極め付きが今年1月11日に行われた佐賀県知事選だ。あろうことか、与党推薦候補が農協の支援した候補に敗れたのである。当時、菅義偉官房長官が自民党議員に対して「選挙活動ばかりやっている農協の改革は徹底的にやったほうがいい」と怒りをあらわにしたと報じられている。いくら有力な支持団体であり強力な集票マシーンであるといっても、これでは議員もたまらない。自民党農水族議員の多くが、まるで蜘蛛の子を散らすかのようにJA全中と距離を置き、与党内での支援活動を手控えた。
安倍首相は自ら、今通常国会の施政方針演説で、JA全中に「脇役に徹してほしい」と言い渡し、「60年ぶりの農協改革を断行し、農協法に基づく中央会制度を廃止」すると宣言するほど、JA全中潰しに傾注した。
●農業改革ではなくJA全中改革
その結果、今月3日に閣議決定されたのが、農協法、農業委員会法、農地法の関連3法の改正法案だ。農協法の改正では、JA全中を農協の意見の総合調整などを行う一般社団法人に移行させ、農協に対する全中監査の義務付けも廃止した。代わりに公認会計士監査を義務付けることにしたのである。これによって、JA全中は下部組織との強固なつながりをたたれ、約700の農協に課していた賦課金(年間約80億円)を徴収する道を失う可能性が大きいという。
このほか、農協法改正では、農協の経営目的として農業所得の最大化を盛り込んだ。さらに、組合員に経営指導や物資の運搬、販売、金融サービスといった農協事業の利用の強制を禁じることも明記した。

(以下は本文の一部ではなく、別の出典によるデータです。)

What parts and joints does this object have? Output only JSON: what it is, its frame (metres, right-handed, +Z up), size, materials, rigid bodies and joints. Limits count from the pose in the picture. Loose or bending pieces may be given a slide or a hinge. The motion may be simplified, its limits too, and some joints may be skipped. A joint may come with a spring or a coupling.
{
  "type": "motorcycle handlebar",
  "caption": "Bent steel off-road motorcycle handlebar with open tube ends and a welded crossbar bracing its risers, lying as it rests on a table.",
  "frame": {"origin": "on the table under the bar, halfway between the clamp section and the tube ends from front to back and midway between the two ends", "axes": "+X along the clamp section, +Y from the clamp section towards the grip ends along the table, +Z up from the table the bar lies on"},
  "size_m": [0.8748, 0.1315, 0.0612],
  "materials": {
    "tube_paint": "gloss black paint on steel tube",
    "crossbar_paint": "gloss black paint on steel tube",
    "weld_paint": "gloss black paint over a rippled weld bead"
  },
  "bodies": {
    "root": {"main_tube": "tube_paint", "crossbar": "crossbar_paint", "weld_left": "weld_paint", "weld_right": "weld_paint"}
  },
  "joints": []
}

農業委員会法の改正では、形骸化批判を受けて、委員の選出方法を公選制から市町村長の任命制に変えると規定した。農地法の改正では、企業の農業生産法人に対する出資規制を現行の「25%以下」から「50%未満」に緩和する規定を盛り込んだ。
とはいえ、客観的に見ると、改革のポイントが絞り込まれ、農業改革ではなくJA全中改革に終始した感は否めない。というのは、農業への新規参入の促進や企業の農地所有の解禁、農地の転売規制の見直し、農家への補助金制度の見直し、競争力のある農産物開発など、重要な改革でほとんど抜本策が盛り込まれなかったからだ。そういった意味では、これまで改革の障害になっていた抵抗勢力のJA全中叩きには成功したものの、農業全体の抜本改革には手をつけられなかったのが、今回の改革の特色だ。

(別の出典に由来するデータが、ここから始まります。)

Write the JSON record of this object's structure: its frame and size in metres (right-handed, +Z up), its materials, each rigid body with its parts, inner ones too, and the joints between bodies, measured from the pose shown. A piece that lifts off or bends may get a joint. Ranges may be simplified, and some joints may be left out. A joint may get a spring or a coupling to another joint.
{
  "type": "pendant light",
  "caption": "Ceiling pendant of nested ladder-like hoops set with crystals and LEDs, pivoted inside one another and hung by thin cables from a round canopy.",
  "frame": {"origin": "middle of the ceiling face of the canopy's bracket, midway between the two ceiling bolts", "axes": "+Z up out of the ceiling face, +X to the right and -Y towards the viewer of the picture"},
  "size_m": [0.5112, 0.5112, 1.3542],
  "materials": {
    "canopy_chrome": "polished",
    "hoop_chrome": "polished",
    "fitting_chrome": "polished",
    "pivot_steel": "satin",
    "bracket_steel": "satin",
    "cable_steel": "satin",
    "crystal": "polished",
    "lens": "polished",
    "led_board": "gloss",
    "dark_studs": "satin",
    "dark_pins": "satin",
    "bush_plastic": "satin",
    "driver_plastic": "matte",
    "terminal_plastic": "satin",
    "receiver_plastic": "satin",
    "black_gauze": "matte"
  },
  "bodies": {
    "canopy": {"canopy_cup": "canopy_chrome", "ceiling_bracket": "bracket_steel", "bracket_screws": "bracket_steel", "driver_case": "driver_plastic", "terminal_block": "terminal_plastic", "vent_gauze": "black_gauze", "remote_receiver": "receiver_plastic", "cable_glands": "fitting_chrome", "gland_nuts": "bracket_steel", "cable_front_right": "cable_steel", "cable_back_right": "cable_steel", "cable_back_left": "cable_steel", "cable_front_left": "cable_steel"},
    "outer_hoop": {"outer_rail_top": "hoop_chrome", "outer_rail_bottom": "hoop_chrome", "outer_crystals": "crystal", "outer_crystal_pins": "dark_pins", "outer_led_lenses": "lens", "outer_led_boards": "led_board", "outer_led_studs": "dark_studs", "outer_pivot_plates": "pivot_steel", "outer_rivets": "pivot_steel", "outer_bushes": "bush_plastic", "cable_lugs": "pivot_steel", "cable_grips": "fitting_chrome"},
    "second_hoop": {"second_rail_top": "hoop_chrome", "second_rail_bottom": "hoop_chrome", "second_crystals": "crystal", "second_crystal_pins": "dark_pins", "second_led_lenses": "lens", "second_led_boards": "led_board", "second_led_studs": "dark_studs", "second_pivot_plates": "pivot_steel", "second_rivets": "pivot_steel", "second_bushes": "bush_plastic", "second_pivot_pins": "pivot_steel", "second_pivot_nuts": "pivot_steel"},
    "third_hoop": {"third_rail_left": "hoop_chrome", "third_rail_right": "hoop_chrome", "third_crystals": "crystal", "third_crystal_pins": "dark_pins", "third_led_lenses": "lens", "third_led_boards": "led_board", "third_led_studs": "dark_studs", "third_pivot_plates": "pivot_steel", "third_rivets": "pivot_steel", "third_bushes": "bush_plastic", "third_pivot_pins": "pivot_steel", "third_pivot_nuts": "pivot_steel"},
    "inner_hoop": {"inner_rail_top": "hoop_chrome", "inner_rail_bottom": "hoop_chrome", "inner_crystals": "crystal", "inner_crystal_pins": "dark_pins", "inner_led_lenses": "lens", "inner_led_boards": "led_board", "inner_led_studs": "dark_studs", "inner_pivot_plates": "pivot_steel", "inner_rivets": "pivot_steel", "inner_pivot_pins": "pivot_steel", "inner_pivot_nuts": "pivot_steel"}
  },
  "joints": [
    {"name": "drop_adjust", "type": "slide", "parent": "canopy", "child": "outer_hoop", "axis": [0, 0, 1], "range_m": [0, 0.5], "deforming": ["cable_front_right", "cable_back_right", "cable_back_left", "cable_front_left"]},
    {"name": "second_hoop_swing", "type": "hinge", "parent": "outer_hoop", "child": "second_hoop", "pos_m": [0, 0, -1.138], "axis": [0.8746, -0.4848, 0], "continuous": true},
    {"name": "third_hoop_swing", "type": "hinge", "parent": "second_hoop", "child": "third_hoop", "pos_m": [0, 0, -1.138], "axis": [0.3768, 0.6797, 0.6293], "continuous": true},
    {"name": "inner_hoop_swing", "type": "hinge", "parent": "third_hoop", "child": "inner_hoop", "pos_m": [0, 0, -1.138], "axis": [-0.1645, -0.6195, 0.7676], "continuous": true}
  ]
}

農業は戦後70年の間に、就業人口が8分の1の200万人に減り、従事者の平均年齢が66歳を超える高齢化に直面している。その一方で、消費者は高い国産米など国内産品の消費を強要されてきた。コメは「ミニマムアクセス(最低輸入量)」を年間77万トンに限定し、これを上回る部分には778%の高関税をかけて、輸入を制限してきた。最近でいえば、スーパーの陳列棚で欠品が目立つのに、なかなか十分な輸入が行われなかったバターの問題もある。農業と農政にいら立ちを感じている消費者は多いはずだ。
万歳氏の辞任を機に、政府・自民党がJAグループの懐柔に動き、改革を疎かにするようでは、国民は浮かばれない。